• _What needs to be done_
Transcribe only the lines from the line with "node of its own" through the line with "points = [vertex.co", exactly, counting both of those lines as part of the stretch.

• _Data_
====
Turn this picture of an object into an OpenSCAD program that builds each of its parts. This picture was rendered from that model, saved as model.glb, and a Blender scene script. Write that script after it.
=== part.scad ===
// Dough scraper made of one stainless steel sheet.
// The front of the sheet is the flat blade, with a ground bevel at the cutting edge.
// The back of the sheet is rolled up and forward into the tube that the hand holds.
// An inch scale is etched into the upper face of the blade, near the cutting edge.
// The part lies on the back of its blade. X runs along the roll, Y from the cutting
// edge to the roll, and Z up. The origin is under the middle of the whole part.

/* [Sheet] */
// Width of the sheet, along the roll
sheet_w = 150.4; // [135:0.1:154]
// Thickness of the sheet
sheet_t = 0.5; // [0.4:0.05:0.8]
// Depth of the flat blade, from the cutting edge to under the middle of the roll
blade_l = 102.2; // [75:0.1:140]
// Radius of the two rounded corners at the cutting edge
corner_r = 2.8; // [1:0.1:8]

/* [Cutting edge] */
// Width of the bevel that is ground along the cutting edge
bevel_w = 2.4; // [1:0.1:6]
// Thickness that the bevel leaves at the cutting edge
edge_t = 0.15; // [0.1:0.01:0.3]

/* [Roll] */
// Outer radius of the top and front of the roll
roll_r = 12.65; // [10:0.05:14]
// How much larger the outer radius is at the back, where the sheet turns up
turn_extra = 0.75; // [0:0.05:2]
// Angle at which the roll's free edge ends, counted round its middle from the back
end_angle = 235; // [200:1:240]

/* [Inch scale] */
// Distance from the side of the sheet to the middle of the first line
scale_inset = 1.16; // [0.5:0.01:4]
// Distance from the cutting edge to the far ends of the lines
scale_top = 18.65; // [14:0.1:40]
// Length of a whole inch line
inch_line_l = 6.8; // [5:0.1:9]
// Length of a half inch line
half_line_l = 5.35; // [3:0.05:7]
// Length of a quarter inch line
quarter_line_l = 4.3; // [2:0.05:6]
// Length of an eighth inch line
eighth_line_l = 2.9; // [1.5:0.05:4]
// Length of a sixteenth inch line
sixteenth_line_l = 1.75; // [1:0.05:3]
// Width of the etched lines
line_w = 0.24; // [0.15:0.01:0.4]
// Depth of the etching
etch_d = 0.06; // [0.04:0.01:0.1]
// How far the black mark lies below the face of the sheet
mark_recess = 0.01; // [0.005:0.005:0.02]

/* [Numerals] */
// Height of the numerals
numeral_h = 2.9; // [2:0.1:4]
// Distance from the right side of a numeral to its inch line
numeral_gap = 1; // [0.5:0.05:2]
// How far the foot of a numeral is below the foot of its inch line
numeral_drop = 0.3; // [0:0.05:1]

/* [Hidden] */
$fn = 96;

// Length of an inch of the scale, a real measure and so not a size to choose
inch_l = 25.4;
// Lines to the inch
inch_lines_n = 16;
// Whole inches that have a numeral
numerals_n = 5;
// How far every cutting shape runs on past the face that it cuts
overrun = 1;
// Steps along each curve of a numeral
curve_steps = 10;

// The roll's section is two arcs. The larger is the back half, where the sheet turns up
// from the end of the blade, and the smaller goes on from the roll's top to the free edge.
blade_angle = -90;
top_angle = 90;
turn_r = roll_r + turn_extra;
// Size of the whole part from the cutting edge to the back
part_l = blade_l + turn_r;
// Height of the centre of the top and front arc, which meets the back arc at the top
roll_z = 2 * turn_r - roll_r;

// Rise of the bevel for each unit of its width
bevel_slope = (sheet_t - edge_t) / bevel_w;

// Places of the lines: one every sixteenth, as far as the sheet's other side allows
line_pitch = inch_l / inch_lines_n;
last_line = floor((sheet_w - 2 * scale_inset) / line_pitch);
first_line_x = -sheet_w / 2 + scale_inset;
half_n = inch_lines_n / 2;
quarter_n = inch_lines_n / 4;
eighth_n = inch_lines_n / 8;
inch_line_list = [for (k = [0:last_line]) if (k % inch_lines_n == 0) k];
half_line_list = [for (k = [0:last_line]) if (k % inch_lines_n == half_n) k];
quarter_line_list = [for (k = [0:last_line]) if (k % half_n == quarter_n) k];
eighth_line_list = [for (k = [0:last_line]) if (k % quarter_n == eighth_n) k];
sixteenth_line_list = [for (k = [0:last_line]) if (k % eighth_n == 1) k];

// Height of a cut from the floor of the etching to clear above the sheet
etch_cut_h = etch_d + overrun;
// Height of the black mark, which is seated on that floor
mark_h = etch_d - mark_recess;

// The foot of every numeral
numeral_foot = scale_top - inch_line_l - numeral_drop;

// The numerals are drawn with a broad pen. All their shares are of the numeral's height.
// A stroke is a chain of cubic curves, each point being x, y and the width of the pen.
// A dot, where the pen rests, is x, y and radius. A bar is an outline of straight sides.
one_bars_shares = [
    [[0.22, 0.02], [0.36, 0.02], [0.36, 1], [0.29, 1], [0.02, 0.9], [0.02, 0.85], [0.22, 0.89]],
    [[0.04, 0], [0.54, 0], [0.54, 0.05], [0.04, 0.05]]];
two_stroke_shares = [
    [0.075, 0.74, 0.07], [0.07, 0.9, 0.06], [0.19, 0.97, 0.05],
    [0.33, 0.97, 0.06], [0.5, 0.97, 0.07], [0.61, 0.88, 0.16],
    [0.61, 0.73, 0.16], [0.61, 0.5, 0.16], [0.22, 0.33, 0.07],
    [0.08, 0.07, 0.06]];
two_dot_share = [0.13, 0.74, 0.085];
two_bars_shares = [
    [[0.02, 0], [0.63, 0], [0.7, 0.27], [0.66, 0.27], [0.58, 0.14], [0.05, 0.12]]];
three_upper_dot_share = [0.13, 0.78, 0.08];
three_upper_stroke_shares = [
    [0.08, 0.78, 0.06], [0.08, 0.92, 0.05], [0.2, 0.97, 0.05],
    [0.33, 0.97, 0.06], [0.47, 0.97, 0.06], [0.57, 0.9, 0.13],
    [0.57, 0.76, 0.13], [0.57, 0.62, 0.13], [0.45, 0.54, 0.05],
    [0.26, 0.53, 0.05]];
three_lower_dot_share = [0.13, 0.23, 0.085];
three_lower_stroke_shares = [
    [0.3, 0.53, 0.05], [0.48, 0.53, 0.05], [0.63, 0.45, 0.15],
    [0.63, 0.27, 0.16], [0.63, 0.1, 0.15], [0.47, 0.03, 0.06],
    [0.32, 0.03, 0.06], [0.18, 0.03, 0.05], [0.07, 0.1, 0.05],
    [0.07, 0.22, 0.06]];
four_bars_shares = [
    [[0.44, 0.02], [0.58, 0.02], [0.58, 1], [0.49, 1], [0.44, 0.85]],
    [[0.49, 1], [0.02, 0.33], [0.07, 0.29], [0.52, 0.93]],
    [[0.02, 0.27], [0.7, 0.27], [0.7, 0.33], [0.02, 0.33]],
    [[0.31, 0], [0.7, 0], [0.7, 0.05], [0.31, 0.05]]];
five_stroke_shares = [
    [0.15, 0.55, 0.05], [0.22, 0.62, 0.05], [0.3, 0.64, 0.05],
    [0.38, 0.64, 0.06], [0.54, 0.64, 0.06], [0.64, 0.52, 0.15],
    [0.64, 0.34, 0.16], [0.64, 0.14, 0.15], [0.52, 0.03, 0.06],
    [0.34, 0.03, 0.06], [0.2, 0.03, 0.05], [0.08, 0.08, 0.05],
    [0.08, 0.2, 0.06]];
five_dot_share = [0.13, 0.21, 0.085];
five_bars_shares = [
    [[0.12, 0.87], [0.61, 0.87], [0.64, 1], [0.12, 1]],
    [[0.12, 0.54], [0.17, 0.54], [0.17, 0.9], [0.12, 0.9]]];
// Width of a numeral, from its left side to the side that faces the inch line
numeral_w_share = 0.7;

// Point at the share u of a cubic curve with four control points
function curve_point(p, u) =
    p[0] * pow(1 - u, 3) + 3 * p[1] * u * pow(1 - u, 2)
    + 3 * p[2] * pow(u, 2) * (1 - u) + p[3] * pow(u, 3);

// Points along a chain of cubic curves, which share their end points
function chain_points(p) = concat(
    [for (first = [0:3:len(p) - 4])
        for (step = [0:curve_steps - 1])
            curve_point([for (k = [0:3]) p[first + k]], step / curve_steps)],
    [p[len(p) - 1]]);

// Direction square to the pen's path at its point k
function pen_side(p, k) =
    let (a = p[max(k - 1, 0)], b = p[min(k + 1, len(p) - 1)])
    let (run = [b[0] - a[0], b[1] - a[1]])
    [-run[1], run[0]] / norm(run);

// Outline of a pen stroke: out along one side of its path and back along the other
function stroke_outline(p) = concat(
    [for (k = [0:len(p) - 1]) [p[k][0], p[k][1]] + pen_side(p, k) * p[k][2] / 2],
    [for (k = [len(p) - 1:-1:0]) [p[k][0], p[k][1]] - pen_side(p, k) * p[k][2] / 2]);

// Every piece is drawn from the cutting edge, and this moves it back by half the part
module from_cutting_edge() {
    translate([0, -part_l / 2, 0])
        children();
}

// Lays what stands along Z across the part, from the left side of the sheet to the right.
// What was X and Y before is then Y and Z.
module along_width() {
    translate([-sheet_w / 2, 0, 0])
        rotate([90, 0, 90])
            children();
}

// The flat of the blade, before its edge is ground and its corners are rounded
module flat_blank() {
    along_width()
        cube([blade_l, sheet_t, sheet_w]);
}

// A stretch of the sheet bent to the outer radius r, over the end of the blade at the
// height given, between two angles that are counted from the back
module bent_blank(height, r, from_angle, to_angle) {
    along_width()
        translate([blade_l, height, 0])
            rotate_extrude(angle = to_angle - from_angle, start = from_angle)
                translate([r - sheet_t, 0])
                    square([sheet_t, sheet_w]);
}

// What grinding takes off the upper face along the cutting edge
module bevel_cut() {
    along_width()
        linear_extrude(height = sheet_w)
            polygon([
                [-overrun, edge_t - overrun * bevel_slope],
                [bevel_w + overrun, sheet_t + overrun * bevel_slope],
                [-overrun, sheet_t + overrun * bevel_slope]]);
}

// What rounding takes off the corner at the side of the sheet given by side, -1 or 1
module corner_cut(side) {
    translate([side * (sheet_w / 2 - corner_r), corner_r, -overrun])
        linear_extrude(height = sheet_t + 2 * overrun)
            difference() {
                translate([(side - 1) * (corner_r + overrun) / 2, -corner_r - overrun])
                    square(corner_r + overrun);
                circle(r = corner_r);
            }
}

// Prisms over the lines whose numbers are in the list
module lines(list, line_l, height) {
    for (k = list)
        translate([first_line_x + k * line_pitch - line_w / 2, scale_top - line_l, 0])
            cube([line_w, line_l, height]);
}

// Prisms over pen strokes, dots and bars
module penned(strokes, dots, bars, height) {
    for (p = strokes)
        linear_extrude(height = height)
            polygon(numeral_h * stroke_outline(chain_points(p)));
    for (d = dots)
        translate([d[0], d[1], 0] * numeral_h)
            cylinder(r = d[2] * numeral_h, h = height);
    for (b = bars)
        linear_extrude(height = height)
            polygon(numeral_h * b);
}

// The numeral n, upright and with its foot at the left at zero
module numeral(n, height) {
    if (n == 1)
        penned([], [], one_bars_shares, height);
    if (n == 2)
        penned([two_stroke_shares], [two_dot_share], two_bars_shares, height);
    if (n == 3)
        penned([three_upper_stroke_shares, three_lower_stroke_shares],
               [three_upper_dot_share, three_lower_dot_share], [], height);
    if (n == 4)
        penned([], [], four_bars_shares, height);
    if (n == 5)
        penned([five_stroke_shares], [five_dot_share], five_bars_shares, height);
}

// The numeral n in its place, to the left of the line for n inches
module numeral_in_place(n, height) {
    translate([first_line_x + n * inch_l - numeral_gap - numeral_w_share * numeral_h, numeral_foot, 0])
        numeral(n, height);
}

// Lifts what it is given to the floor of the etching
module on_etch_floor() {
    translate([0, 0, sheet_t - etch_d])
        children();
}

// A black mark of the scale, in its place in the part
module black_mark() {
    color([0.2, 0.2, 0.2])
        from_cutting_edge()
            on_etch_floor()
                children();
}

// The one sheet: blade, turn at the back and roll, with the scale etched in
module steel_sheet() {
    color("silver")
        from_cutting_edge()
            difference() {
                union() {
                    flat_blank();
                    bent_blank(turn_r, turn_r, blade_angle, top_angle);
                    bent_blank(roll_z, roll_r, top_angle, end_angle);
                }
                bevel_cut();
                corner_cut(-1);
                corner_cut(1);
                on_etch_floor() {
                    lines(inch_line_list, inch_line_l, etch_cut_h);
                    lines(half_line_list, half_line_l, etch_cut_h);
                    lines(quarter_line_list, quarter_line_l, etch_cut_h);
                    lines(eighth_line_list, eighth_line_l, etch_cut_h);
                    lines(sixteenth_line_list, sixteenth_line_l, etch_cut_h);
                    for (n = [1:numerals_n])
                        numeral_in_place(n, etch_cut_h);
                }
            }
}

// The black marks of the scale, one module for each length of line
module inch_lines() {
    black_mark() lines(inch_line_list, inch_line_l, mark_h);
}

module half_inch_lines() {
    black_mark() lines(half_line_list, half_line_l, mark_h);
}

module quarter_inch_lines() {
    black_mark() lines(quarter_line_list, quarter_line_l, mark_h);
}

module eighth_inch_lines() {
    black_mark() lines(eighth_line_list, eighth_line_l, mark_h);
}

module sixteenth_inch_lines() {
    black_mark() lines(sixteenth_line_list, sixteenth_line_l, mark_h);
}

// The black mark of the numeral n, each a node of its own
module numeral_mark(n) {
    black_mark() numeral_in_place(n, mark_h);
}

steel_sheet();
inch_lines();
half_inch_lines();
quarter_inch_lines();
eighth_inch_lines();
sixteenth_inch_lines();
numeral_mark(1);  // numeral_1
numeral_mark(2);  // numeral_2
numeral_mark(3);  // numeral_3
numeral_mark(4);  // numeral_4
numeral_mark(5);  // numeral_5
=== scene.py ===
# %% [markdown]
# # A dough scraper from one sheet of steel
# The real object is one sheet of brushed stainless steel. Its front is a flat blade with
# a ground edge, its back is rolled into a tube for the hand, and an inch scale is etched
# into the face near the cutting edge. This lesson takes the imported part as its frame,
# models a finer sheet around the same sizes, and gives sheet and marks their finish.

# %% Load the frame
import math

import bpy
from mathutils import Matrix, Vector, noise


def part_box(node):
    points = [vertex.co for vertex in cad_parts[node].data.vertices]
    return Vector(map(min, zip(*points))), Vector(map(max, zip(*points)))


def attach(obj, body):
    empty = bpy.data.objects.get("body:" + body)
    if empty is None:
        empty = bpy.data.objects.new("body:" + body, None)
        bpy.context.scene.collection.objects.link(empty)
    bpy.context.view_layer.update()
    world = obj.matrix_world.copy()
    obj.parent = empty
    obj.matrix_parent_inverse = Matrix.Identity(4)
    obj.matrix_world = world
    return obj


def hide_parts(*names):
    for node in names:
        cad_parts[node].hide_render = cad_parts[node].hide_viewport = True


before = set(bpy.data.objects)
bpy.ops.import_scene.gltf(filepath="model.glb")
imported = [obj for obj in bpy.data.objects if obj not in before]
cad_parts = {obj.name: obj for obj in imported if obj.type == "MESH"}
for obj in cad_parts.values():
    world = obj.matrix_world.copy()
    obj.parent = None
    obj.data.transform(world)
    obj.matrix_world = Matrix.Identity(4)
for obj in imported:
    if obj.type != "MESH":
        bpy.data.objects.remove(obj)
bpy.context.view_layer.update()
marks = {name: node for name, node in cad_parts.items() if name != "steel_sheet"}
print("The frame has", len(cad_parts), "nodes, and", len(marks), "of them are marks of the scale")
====
• _Exercise answer_
// The black mark of the numeral n, each a node of its own
module numeral_mark(n) {
    black_mark() numeral_in_place(n, mark_h);
}

steel_sheet();
inch_lines();
half_inch_lines();
quarter_inch_lines();
eighth_inch_lines();
sixteenth_inch_lines();
numeral_mark(1);  // numeral_1
numeral_mark(2);  // numeral_2
numeral_mark(3);  // numeral_3
numeral_mark(4);  // numeral_4
numeral_mark(5);  // numeral_5
=== scene.py ===
# %% [markdown]
# # A dough scraper from one sheet of steel
# The real object is one sheet of brushed stainless steel. Its front is a flat blade with
# a ground edge, its back is rolled into a tube for the hand, and an inch scale is etched
# into the face near the cutting edge. This lesson takes the imported part as its frame,
# models a finer sheet around the same sizes, and gives sheet and marks their finish.

# %% Load the frame
import math

import bpy
from mathutils import Matrix, Vector, noise


def part_box(node):
    points = [vertex.co for vertex in cad_parts[node].data.vertices]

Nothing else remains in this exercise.